The CBFC has muted the tone, but those who could read between the lines will find answers to the Battle of Bhima Koregaon before Phule and B.R Ambedkar’s renunciation of the Hindu faith after him. Popular culture has focused so much on Mahatma Gandhi that we have forgotten that the non-violent struggle of the original Mahatma of modern Indian history continues unabated.
However, in terms of storytelling and craft, Mahadevan again disappoints. For a large part, the film reads like a visual essay, where each paragraph captures the highlight of their journey. Perhaps, to sidestep the opposition before the release, in a foreword kind of sequence, the film underlines that Phule had some Brahmin supporters and friends before moving to the opposition from the family and society; the Brahmin backlash, Phule’s critique of the caste system; dung and stones hurled at Savitribai; providing shelter to pregnant Brahmin widow and so on in a textbook style.
You can appreciate the sincerity in Mahadevan and writer Muazzam Beg’s storytelling, but it is more educational than immersive. The internal struggle and self-doubt of the protagonists hardly come to the surface, and the ideas of Phule sound more like teachings than lived experiences. One can see the battle to get a well of their own is hard-fought, but you don’t feel their thirst for change. Like most historicals, the film makes the mistake of seeing Phule through the prism of today by putting the halo behind him. Despite solid actors like Joy Sengupta and Amit Behl, it appears the Brahmin characters are there to be ridiculed. It means no suspense or surprise awaits us in their journey.

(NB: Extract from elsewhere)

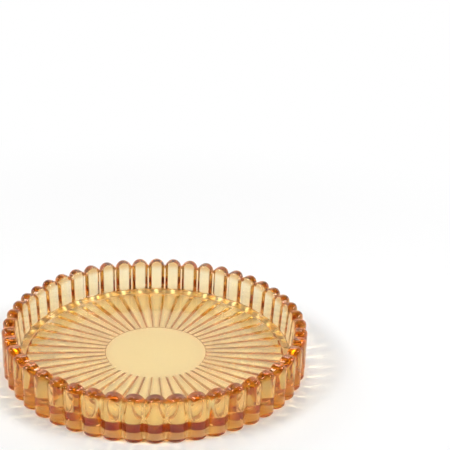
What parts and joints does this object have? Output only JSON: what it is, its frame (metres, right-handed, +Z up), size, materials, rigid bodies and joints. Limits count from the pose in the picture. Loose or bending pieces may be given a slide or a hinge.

However, Pratik finds depth even in this creative flatness to portray the gravity of the struggle. The confident gait, the furrow on the forehead, and the transition to a man who realises that his mission will not be complete in his lifetime, Pratik coalesces different timelines and situations in his malleable frame. The understated ebullience of Patralekhaa feels more like 2025 than 1885, but together, they generate the vibe of a couple that grows from sharing a teacher-student bond to becoming soulmates.